Mas não – os executores das vossas ordens multam as
rameiras, multam as mulheres das sardinhas, obrigam à
blusa e a número os carrejões, prendem os bêbados
– embora,
todos os dias, nós tenhamos de admirar os cabelos gordurosas,
aprender novas obscenidades, ouvir os arrancos angustiosos e coceguentos do
idiota e esmolar a galdéria que se nos atira aos braços
para não experimentarmos a navalha barata doa mente.

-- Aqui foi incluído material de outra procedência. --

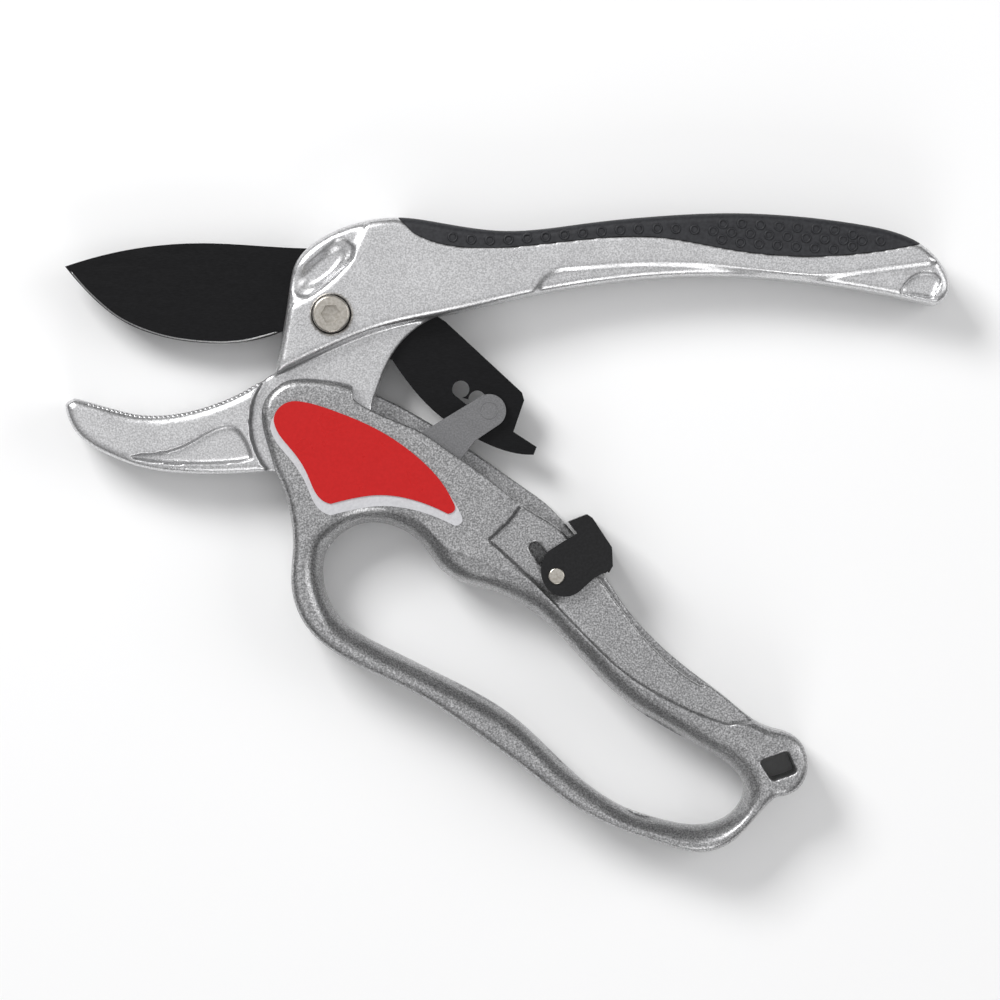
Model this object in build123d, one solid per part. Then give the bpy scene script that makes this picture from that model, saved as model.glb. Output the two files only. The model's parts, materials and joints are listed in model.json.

E, embora contrariados, num meio que não
é
o nosso, carecidos de bravatas e de facadas, nós somos os primeiros a cantar a vossa
força autoritária ainda mesmo que essa força
se traduza em amaviosas serenadas de violas, ferrinhos,
flautas e rebeca, em mil encarceramentos de batoteiros que, ao dia seguinte,
voltam para o café de lepes em que jogam, na apreensão de uns bilhetinhos
protestantes que não ofendem a Carta Constitucional no seu art. 6.° e na carta
aberta no Barroso, no Cosme, no barato para as despesas das vossas correrias
administrativas.
É essa força que nos
anima, Il.mo Senhor, a vir hoje incomodar-vos reclamando a vossa atenção
para uma pulhice atroz, funérea, neriana.
Houve, tempos idos! um
vosso colega que, como se achasse hospedado no Hotel do Toural e como quer que
o enfastiasse, ou espertasse, o sino da Misericórdia, aos domingos, chamando
para a missa das 11, reduziu o trabalho ao sineiro a meia ração de badalo.
Ora o facto é que,
desde que vivemos, nós somos obrigados a receber a folhinha e, ao que nos
consta, o snr. Dr. Abel de Andrade não se lembrou ainda de obrigar os homens de
Portugal a andar a par das coisas da sacristia, nem tais coisas fazem parte do
ensino público visto não se encontrarem para tal fim expressas em diploma algum
oficial.
Acresce que nós nos
deitamos tarde – ou porque os livros nos prendam à banca, ou seja porque
jogássemos largas horas a sueca, o bilhar ou a bisca lambida, ou seja porque os
bordéis e as tascas nos demorassem. Logo de madrugada, escuro ainda, quando nos
regalávamos no melhor do sono, não nos doendo os calos, quando a nossa cabeça
repousava mais docemente no colo da
nossa mulher – esposa, amante, tolerada –, quando assistíamos, em sonho, Il.mo
Senhor, ao desfiar da nossa glória, mundos de ouro, haréns de fadas, um lugar
de amanuense, um lugar de varredor, a herança do tio, a carta da noiva, rivais
passados a espada, a taluda, quando, como ensina Lagel, nessa perda momentânea
da vontade e da inteligência, presos às mais febris alucinações, encontramos
dentro em nós tesouros ignorados — eis que rebenta a mais estrepitosa, a mais
sonora, a mais retumbante, a mais satânica, a mais álacre das bimbalhadas, os
sinos de S. Domingos, os sinos da Oliveira, os sinos de S. Paio, os sinos das
Dominicas, o sino de S. Pedro, os sinos da Misericórdia, os sinos de S. Dâmaso,
os sinos do Campo da Feira, os sinos do Anjo, os sinos de Guimarães, os sinos
de todo o mundo a badalarem desenfreados, danados, epilépticos. E logo um
estrondear incrível de foguetes, de morteiros, de bombas, a pirotecnia a
estoirar no espaço.
Arremessamos, loucos
de desespero e impotência, as botas, os chinelos, os travesseiros, as calças,
sem conseguirmos emudecer essa epopeia infernal de sons.
Isto não pode ser!
V. Exa., que goza de
uma fama justa de pacatez, que rega as suas roseiras, que ama o capote à espanhola
e o chapéu de coco, V. Exa., que se deita regularmente às 9 horas para se
levantar às 9 horas do dia seguinte, V. Exa., que sabe, bem melhor do que nós
que não há publicista algum que de preferência se dedique ao direito
administrativo – Bonasi, de Foaq, le Blari, Ducroq, Vivieu, Posada, Piernas
Hurtado, Santamaria de Paredes, Colmeiro – que aconselhe o barulho como meio de
aperfeiçoamento de costumes, e decorou os parágrafos 15.° e 16.° do art. 278 do
Cod. Administ., V. Ex.a, que é honrado, honesto e conservador – não
pode consentir tal coisa.
Nós queremos dormir,
snr. Administrador do Concelho de Guimarães!